Israel’s founders would probably be rolling in their graves at this reality. Early in its development, the country’s Jews were once inherently hostile to the idea of avoda zara (literally "alien labor") – a socio-economic order that was viewed as a direct threat to the Zionist project.
Whereas the settlers of the First Aliyah were dependent on non-Jewish – namely Arab agricultural – labor, the new generation of Second Aliyah ideologues viewed this reality with disdain. Of these first olim, David Ben-Gurion – chief developer and proponent of avoda zara’s opposing ideology – wrote that their employment of Arabs had introduced “the idol of exile to the temple of national rebirth,” and that the “creation of the new homeland was desecrated by avoda zara.”

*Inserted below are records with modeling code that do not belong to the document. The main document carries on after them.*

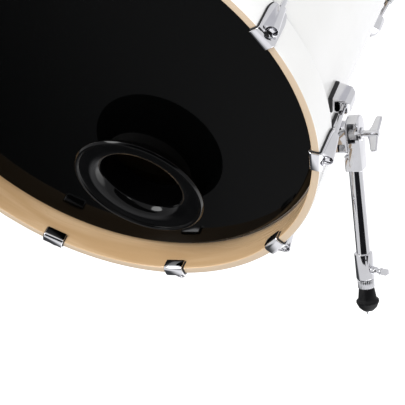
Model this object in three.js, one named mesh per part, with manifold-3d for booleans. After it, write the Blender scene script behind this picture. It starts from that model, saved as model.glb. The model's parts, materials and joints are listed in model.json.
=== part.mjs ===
// A 22 x 18 inch bass drum: shell, two heads, two wooden hoops, a flared port in the front head,
// ten lugs, tension rods and claw hooks at each end, and two folding, telescoping spurs.
// Millimetres, +Z up. The drum's axis lies along Y with the front head facing -Y, and the origin is
// on the floor, under the middle of the object's box.
import * as THREE from 'three';
import { mergeVertices } from 'three/addons/utils/BufferGeometryUtils.js';
import Module from 'manifold-3d';

const wasm = await Module();
wasm.setup();

// ---- driving dimensions ---------------------------------------------------------------------

// Shell, hoops and heads
const shellRadius = 279; // 22 inch drum
const shellWall = 7;
const shellDepth = 457; // 18 inches between bearing edges
const bearingEdge = 6; // inner chamfer of the bearing edge
const hoopOuterRadius = 297;
const hoopWall = 10.1;
const hoopDepth = 45.9;
const hoopChamfer = 1.2;
const filmSetback = 37; // from the hoop's outer edge back to the film
const filmThickness = 0.5;
const fleshRadius = 290.5; // aluminium ring that the film is set in, under the wooden hoop
const fleshDepth = 9;
const gap = 0.3; // clearance between touching pieces
const roundSegments = 48;

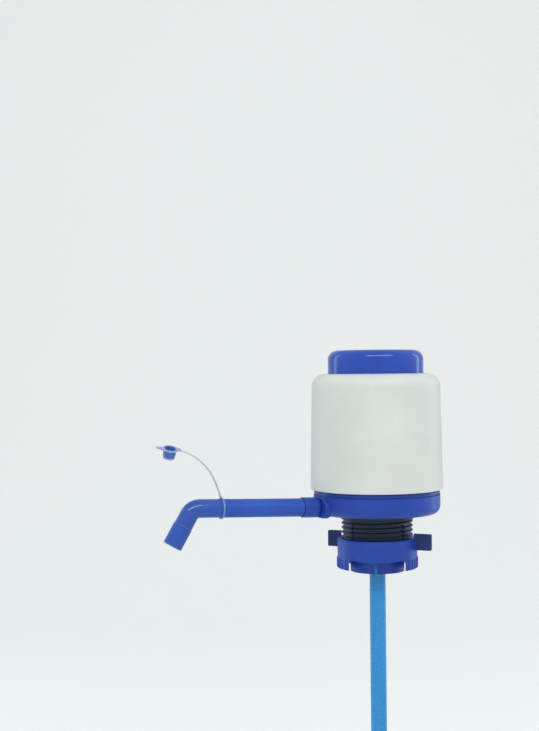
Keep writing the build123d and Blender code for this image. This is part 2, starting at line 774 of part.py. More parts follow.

The biblical analogy was not accidental. In its original context, avoda zara refers to idolatry among the Israelites, who were expected to worship Yahweh only. Like many other Jewish religious concepts, avoda zara was appropriated into secular nationalist terms - monotheism’s rejection of polytheism repackaged as Labor Zionism’s negation of the archetypal occupations of Diaspora Jews.
Indeed, a supreme – almost divine – importance was placed on socio-economic self-sufficiency as the key to achieving independence, with Ben-Gurion saying that “if we do not do all kinds of work, easy and hard, skilled and unskilled, if we become merely landlords, then this will not be our homeland.”
In place of avoda zara, an antithetical new paradigm was propagated – avoda ivrit ("Hebrew labor"). While the former was cast as polluting, the latter was lionized as liberating.
Describing the ideology and practice of hiring exclusively Jewish workers in pre-state Israel, avoda ivrit came to symbolize the spirit of the emergent, post-exile Israeli nation. Labor was billed as transformative, and the New Yishuv’s leaders were adamant that Jewsagain do the hard work, the dirty work, and the dangerous work. Not only would they be doctors and lawyers and usurers, but builders and farmers and guardsman - laying roads, draining swamps, and building towers and stockades. With their own hands, they would redeem their lost homeland.
Once this protectionist labor system became mainstream during the British Mandate – zealously promoted by Zionist leaders and the Jewish labor union the Histadrut – Arab resentment at being shut out of the New Yishuv’s economy grew. Some even cite this as a primary factor in the outbreak of the Arab Revolt of 1936. In contemporary times, Israeli Arabs oppose efforts at the revival of this Jews-only employment policy, claiming it to be racist and exclusionary, even though its origins lie in the desire not to exploit other population groups.
In any case, the reintroduction of avoda ivrit seems outlandishly unlikely. The employment of hundreds of thousands of Africans, Asians and Arabs/Palestinians to do low-paying, unskilled work shows just how Israeli Jews have reverted to their more diasporic form in what work they see as beneath them.
How times have changed, and how far, many would say, Israel has strayed. Still others would argue that foreign labor is economical and unavoidable in such a deeply capitalistic, globalized world.